Friday, December 21, 2012

Healthstream ( Nasdaq - HSTM ) -- Margins Set to Expand

Healthstream (HSTM $23.00) appears on track to produce excellent on target Q4 results.  The company is the leading provider of Internet based education, training, and certification programs for acute care hospitals in the United States.  That segment represents 77% of revenues.  Healthstream also performs market research surveys for the same clientele, to help them improve customer satisfaction and overall performance.  That business accounts for remaining 23% of sales.  The learning business is growing at a 35% rate.  The research portion has been relatively flat of late.  Healthstream has penetrated approximately 50% of the U.S. learning market, covering nearly 3 million hospital employees.  More hospitals are being added, both via direct sales and indirectly as a result of acquisitions by large hospital chains that already are Healthstream customers.  The number of courses taken by existing customers is rising, too.  And more workers per hospital are being trained these days, to comply with proliferating regulation.  Average revenue per user is up an estimated 15% in 2012.  Third quarter income was stifled by an unusually steep tax rate (48%).  Healthstream's reported tax rate is likely to stay elevated in the December period as the company works off most of its remaining tax loss carryforwards.  Still, the hit is likely to be less severe than the third quarter's.

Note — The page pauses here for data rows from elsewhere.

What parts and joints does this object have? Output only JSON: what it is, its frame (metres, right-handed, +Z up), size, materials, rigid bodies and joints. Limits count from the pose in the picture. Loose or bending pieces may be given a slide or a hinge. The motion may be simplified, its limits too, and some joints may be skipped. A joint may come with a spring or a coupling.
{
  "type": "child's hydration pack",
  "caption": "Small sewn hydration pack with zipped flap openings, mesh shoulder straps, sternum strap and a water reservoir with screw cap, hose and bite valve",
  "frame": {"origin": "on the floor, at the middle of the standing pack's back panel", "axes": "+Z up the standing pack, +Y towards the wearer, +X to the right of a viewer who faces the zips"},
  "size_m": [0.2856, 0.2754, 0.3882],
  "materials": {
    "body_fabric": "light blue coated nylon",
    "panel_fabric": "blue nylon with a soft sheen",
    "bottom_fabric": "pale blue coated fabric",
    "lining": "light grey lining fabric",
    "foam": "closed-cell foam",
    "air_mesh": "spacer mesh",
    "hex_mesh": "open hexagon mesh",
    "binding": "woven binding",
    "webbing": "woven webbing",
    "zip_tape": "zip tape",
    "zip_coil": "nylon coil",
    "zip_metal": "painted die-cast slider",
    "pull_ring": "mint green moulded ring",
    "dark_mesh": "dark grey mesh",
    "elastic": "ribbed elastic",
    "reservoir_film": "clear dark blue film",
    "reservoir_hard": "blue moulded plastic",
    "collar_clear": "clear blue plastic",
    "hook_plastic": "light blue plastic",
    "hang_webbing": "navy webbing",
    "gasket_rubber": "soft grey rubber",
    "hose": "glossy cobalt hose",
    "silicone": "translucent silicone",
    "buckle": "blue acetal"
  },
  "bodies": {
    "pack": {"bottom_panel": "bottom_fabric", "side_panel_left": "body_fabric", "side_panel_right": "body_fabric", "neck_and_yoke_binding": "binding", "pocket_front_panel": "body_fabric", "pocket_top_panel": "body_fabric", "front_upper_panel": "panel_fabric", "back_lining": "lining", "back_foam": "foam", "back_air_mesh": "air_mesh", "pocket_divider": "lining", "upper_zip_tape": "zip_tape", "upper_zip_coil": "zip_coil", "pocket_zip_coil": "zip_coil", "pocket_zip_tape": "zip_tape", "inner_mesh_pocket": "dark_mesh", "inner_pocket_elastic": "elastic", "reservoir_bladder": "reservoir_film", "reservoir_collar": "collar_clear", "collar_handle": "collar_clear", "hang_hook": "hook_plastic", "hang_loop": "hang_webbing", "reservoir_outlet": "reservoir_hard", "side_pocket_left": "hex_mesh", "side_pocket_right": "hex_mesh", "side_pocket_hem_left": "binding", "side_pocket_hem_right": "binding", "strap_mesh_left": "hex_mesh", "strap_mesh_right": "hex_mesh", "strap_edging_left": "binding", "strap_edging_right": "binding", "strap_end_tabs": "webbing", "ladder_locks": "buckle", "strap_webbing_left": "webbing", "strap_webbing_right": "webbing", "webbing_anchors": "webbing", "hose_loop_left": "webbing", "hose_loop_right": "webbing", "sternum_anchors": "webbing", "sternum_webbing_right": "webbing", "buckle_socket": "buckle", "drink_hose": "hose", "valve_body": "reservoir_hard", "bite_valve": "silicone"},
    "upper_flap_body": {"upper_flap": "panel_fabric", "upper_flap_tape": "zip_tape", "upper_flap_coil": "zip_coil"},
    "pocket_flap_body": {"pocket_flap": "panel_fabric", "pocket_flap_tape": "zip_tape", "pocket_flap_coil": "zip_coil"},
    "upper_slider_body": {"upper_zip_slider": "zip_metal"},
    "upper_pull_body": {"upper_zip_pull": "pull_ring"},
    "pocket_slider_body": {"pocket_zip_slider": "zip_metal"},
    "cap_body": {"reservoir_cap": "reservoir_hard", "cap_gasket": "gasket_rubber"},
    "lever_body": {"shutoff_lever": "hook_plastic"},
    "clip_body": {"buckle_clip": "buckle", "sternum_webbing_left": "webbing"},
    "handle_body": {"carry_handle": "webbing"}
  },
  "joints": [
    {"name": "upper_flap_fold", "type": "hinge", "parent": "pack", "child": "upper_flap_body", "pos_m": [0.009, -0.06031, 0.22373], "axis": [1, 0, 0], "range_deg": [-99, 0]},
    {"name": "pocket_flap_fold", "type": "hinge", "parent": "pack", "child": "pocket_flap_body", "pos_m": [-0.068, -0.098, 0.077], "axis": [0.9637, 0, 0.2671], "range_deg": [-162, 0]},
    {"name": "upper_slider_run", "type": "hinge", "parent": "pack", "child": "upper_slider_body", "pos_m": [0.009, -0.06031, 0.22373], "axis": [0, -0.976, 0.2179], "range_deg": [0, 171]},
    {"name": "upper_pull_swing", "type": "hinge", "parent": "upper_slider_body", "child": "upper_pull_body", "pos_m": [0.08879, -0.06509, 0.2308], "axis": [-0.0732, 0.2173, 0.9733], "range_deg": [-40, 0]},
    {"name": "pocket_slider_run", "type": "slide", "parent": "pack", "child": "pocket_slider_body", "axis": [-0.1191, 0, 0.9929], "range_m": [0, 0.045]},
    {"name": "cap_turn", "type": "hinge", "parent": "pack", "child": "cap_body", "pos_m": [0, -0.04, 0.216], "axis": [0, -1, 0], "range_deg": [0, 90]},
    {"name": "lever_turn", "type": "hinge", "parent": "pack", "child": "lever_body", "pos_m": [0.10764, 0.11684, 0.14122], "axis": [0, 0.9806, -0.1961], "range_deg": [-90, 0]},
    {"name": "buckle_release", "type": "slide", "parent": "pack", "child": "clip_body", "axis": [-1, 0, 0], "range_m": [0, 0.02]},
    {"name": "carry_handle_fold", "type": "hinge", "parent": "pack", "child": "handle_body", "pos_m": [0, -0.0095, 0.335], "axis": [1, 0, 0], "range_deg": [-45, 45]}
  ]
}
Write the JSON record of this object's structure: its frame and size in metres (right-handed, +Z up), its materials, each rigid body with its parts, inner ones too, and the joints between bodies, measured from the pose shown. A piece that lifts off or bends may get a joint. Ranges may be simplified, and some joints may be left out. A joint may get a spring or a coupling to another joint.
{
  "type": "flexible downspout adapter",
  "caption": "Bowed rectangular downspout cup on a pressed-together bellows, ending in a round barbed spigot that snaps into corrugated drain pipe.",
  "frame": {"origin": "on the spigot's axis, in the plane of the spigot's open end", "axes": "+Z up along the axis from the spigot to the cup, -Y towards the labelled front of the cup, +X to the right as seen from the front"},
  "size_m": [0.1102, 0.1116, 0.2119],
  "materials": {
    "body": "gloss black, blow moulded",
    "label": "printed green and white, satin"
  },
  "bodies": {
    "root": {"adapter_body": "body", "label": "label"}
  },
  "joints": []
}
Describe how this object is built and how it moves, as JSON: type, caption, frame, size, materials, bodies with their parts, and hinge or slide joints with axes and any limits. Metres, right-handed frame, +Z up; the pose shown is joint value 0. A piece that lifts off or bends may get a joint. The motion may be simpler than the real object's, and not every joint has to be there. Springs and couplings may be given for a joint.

New products are gaining momentum.  The core learning platform still is exhibiting superior growth.  But that line is bound to slow down as Healthstream fully saturates the market.  Three new areas were launched in 2012 that could pyramid on that large installed base.  The competency (assessment) and performance (performance reviews) platforms were bought by 12 hospitals in the September quarter.  Faster gains are anticipated.  Talent management (certification and workforce management) was bolstered by a pair of acquisitions this year and is being adopted even more quickly.  And a joint venture with medical mannequin producer Laerdal Medical is exhibiting steady gains.  The two companies are developing a high potential simulation technology that computerizes Laerdal's mannequins to grade how well a procedure is done automatically.  So while the core line's growth may start to moderate, the overall software business could keep expanding at a 25%-40% rate well into the decade.

Rising government regulation is fueling that growth.  Healthstream is ramping up for a major change in U.S. billing procedures scheduled for 2014.  In addition, more OSHA, HIPPA, and HCAHPS rules are forcing administrators to update their personnel's knowledge of the laws to ensure compliance.  Overall performance could be reinforced by a rebound in research surveys.  Healthstream is beefing up marketing to exploit existing customer relationships it already has in the education area.

We estimate 2012 sales will finish around $105 million to provide income of $.35 a share.  A 29% gain to $135 million appears attainable in 2013.  Higher margins and lower tax rates could yield a faster improvement in earnings.  Our estimate is $.50 a share (+43%).  Another strong performance could develop in 2014 as the new billing codes ("ICD-10") go into effect and the full sweep of the new national health insurance law kicks in.  The health care industry as a whole is certain to feel cost pressure as a result of that legislation.  Healthcare technology may be left unregulated, though, on the presumption it will improve productivity and performance.